Papaya farmers in Murang’a have been urged to practice smart agricultural practices for profitable farming so as to ensure food safety and security in the country.
Agronomist Francis Kamau Mwamba observes that the first step to profitable papaya farming is in knowing and understanding the nutrients available to the roots.
“Testing the soil is a must-do for any farmer who intends to reap returns in Agri -investment because the soil PH majorly determines the nutrients that will be available to the plants” he states.
“A good soil PH coupled with other right agronomic practices will enable a pawpaw farmer to harvest 70 – 150 fruits per tree annually,” he says.
Moreover, notes Kamau, testing your soil helps you know the type and amount of food or nutrients available for your paw paws and hence you can successfully decide on the fertilizer to use on the soil.
“Testing the soil and its analysis aids in building soil health thus improving crop resistance to pests and diseases” he observed.
Pawpaw also known as pawpaw carica papaya does well in light well-drained soils with a soil PH of 6.0 to 6.5 and varieties range from those that can withstand drought to those that require round-the-clock irrigation.
The agronomist further underscored the need for farmers to choose quality seeds for optimum yields.

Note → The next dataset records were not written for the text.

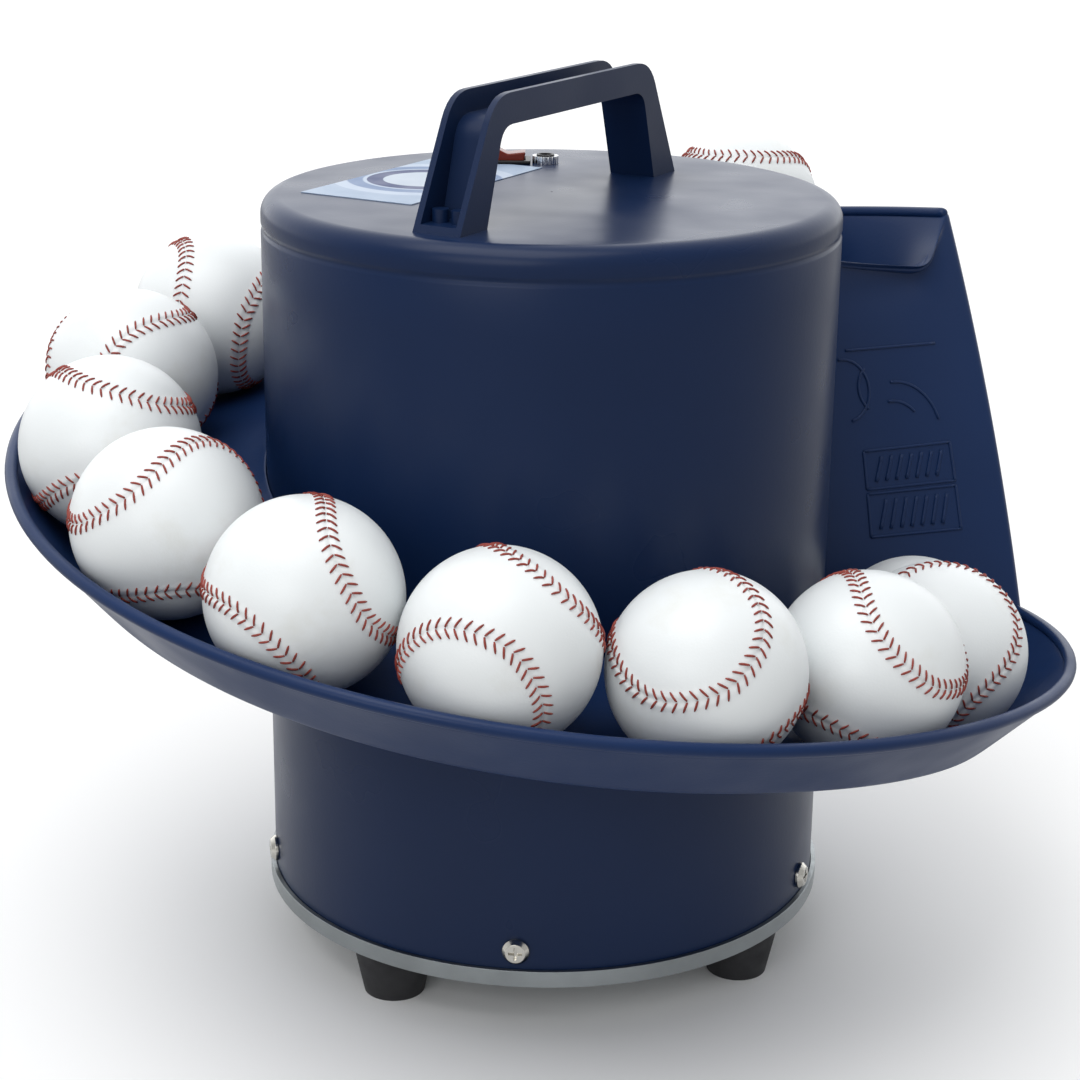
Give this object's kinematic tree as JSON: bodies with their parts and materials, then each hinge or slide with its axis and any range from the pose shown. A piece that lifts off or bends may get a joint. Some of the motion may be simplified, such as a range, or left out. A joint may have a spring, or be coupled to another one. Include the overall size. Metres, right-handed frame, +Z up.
{
  "type": "baseball toss machine",
  "caption": "Round drum with a spiral ball trough, a carry handle and a switch on top, feet below, and a cam-driven arm that tosses balls up from a pocket.",
  "frame": {"origin": "on the drum's axis at ground level, which is also the centre of the plan outline", "axes": "+Z up, -Y towards the front of the picture, +X towards the toss pocket"},
  "size_m": [0.448, 0.448, 0.3675],
  "materials": {
    "shell_plastic": "satin",
    "tray_plastic": "satin",
    "handle_plastic": "satin",
    "rivet_aluminium": "satin",
    "pan_steel": "satin",
    "bright_screw": "polished",
    "zinc_fastener": "satin",
    "foot_rubber": "matte",
    "label_film": "gloss",
    "black_plastic": "satin",
    "red_plastic": "gloss",
    "nut_chrome": "polished",
    "bracket_steel": "satin",
    "gearbox_paint": "satin",
    "motor_steel": "satin",
    "shaft_steel": "polished",
    "nylon": "matte",
    "black_oxide": "satin",
    "arm_aluminium": "satin",
    "bush_bronze": "satin",
    "cup_rubber": "matte",
    "spring_steel": "satin",
    "battery_case": "satin",
    "wire_sheath": "satin",
    "ball_leather": "satin"
  },
  "bodies": {
    "machine": {"drum_cover": "shell_plastic", "spiral_tray": "tray_plastic", "tray_rivets": "rivet_aluminium", "base_pan": "pan_steel", "cover_screws": "bright_screw", "rubber_feet": "foot_rubber", "foot_screws": "zinc_fastener", "foot_nuts": "zinc_fastener", "handle": "handle_plastic", "handle_screws": "zinc_fastener", "top_label": "label_film", "switch_housing": "black_plastic", "power_jack": "black_plastic", "jack_nut": "nut_chrome", "motor_bracket": "bracket_steel", "motor_screws": "zinc_fastener", "gearbox": "gearbox_paint", "motor": "motor_steel", "pivot_bracket": "bracket_steel", "bracket_screws": "zinc_fastener", "pivot_pin": "shaft_steel", "pivot_clip": "black_oxide", "toss_spring": "spring_steel", "spring_anchor": "bracket_steel", "bumper_post": "bracket_steel", "arm_bumper": "foot_rubber", "battery": "battery_case", "battery_strap": "bracket_steel", "strap_screws": "zinc_fastener", "wiring": "wire_sheath"},
    "cam": {"cam_shaft": "shaft_steel", "toss_cam": "nylon", "cam_setscrew": "black_oxide"},
    "arm": {"toss_arm": "arm_aluminium", "pivot_bushes": "bush_bronze", "toss_cup": "cup_rubber", "cup_screw": "zinc_fastener", "roller_pin": "shaft_steel", "spring_pin": "shaft_steel"},
    "roller": {"cam_roller": "nylon"},
    "rocker": {"switch_rocker": "red_plastic"},
    "tossed_ball": {"toss_ball": "ball_leather"},
    "queue": {"baseballs": "ball_leather"}
  },
  "joints": [
    {"name": "cam_turn", "type": "hinge", "parent": "machine", "child": "cam", "pos_m": [0.02, 0, 0.085], "axis": [0, -1, 0], "range_deg": [-300, 0]},
    {"name": "arm_swing", "type": "hinge", "parent": "machine", "child": "arm", "pos_m": [0.06198, 0, 0.12512], "axis": [0, -1, 0], "range_deg": [0, 50], "deforming": ["toss_spring"]},
    {"name": "roller_spin", "type": "hinge", "parent": "arm", "child": "roller", "pos_m": [0.02153, 0, 0.14485], "axis": [0, -1, 0], "continuous": true},
    {"name": "rocker_tip", "type": "hinge", "parent": "machine", "child": "rocker", "pos_m": [-0.02, 0.074, 0.3197], "axis": [0, 1, 0], "range_deg": [-20, 0]},
    {"name": "ball_toss", "type": "slide", "parent": "machine", "child": "tossed_ball", "axis": [0, 0.1564, 0.9877], "range_m": [0, 0.2]},
    {"name": "balls_lift", "type": "slide", "parent": "machine", "child": "queue", "axis": [0, 0, 1], "range_m": [0, 0.2]}
  ],
  "couplings": [
    {"joint": "arm_swing", "follows": "cam_turn", "ratio": -0.16667},
    {"joint": "ball_toss", "follows": "cam_turn", "m_per_rad": -0.038197}
  ]
}
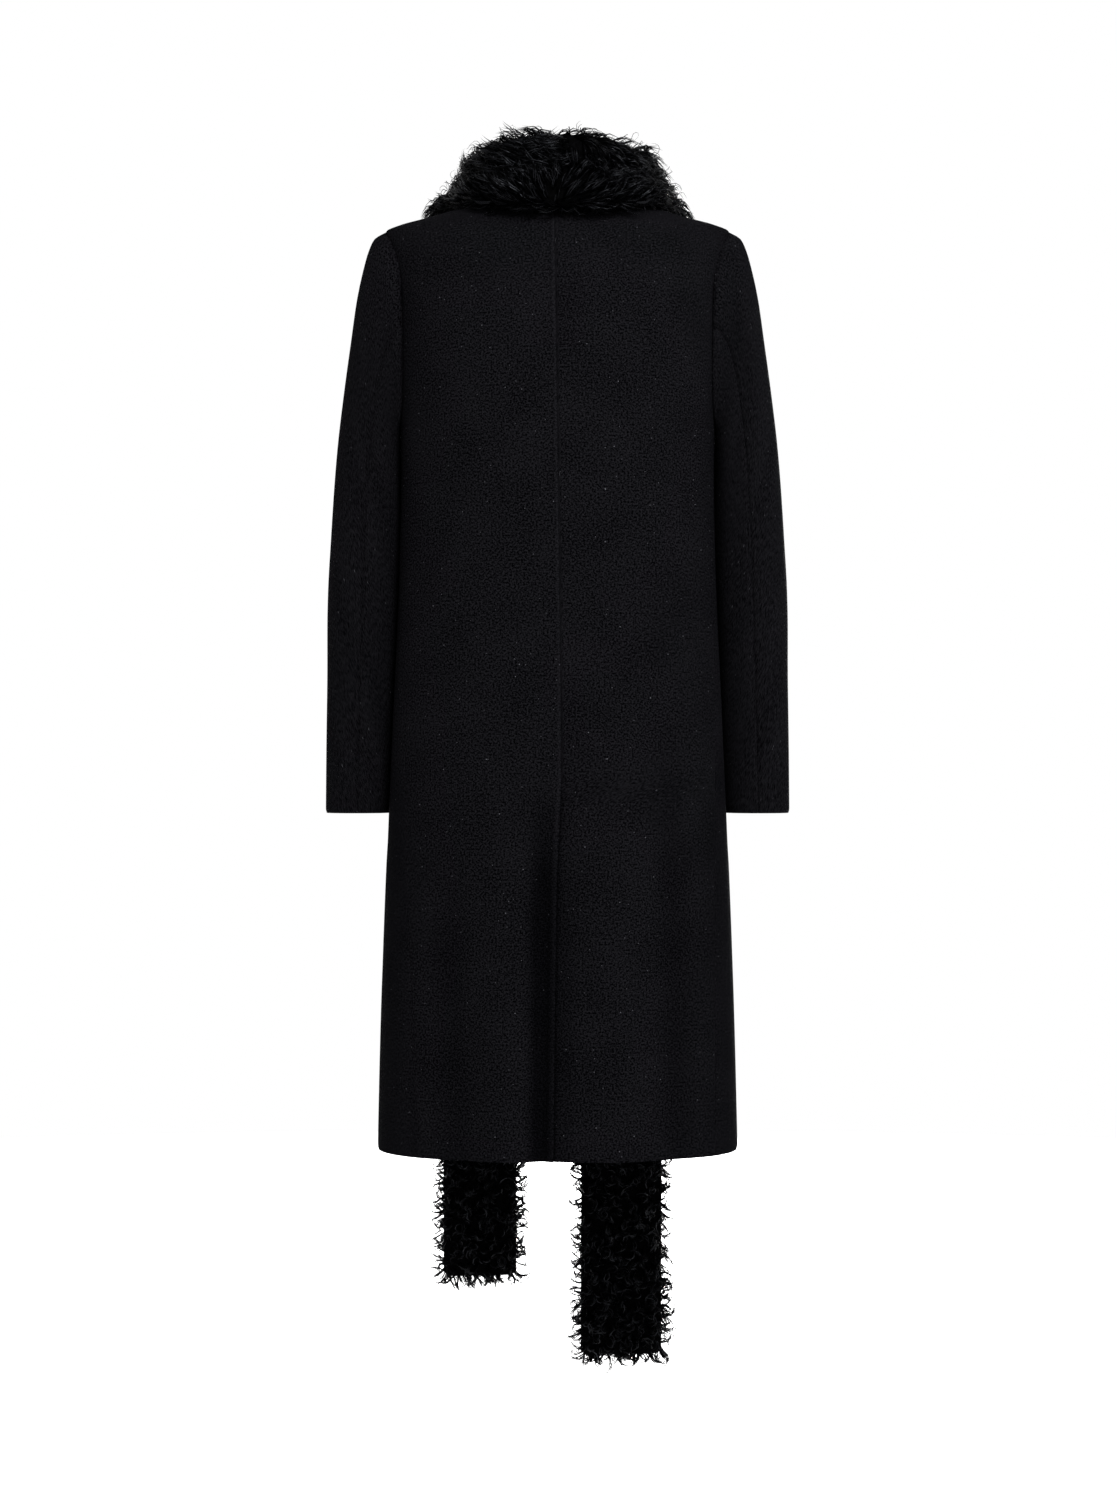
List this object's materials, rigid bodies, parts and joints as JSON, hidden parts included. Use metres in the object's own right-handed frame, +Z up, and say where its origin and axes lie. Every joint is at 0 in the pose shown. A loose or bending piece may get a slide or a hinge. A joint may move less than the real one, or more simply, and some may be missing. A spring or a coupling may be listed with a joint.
{
  "type": "long wool coat with a shearling scarf collar",
  "caption": "Long, hollow, back-vented wool coat with set-in sleeves and a curly shearling scarf collar, standing as if worn.",
  "frame": {"origin": "the middle of the neck opening, level with the seam at the back of the neck, where the wearer's shoulders hold the coat", "axes": "+Z up, -Y the way the wearer faces, +Y the coat's back, +X the wearer's left"},
  "size_m": [0.5084, 0.3343, 1.3611],
  "materials": {
    "wool": "matt double-faced wool with a short nap",
    "fur": "glossy curled shearling"
  },
  "bodies": {
    "root": {"back_left": "wool", "back_right": "wool", "front_left": "wool", "front_right": "wool", "sleeve_upper_left": "wool", "sleeve_under_left": "wool", "sleeve_upper_right": "wool", "sleeve_under_right": "wool", "collar": "fur", "scarf_left": "fur", "scarf_right": "fur"}
  },
  "joints": []
}
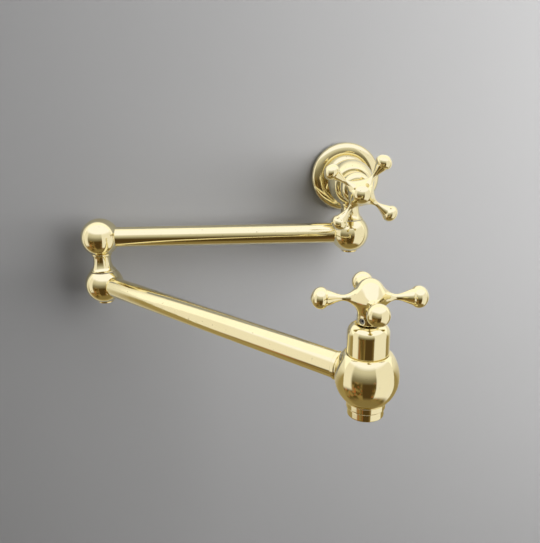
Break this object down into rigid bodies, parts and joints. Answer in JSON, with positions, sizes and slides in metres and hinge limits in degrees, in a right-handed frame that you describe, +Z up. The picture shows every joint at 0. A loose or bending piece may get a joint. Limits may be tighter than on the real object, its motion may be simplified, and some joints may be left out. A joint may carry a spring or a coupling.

“Choose high quality fast maturing pawpaw variety, one that has a high tolerance to papaya ringspot virus and is highly productive like the Malkia F1 variety or the Calina 1PBP variety.”
“Its fruits, he says, are firm, weigh 1.5 to 2kgs in weight, and have a long shelf life thus is deal for export and long-distance transportation.”
Consequently, farmers can also use agricultural lime as a natural, low-cost way to improve the soil to enhance the effects of regular chemical-based fertilizers.
“Lime increases the PH. of acidic soil thus reducing soil acidity and increasing its alkalinity as well as providing the plants with calcium which is important for better yields and high profits” notes the agronomist.
Kamau further advises farmers not to go for shortcuts as this will be detrimental to getting the profits they desire from papaya.
“After soil testing ensure that the planting holes are dug 2.5 by 2.5m apart and at least 2ft and mix the topsoil with not less than two buckets of well-composed manure,” he stressed.
The manure will retain water due to its high water holding capacity (WHC) and will help the papaya to withstand areas that have long dry spells between rainfalls.
Manure, when mixed properly with soil, will release nutrients over time and then leach away into groundwater like other organic matter can do thus increasing the yields.
The hybrid Papaya variety matures eight months after planting and stays active for up to four years.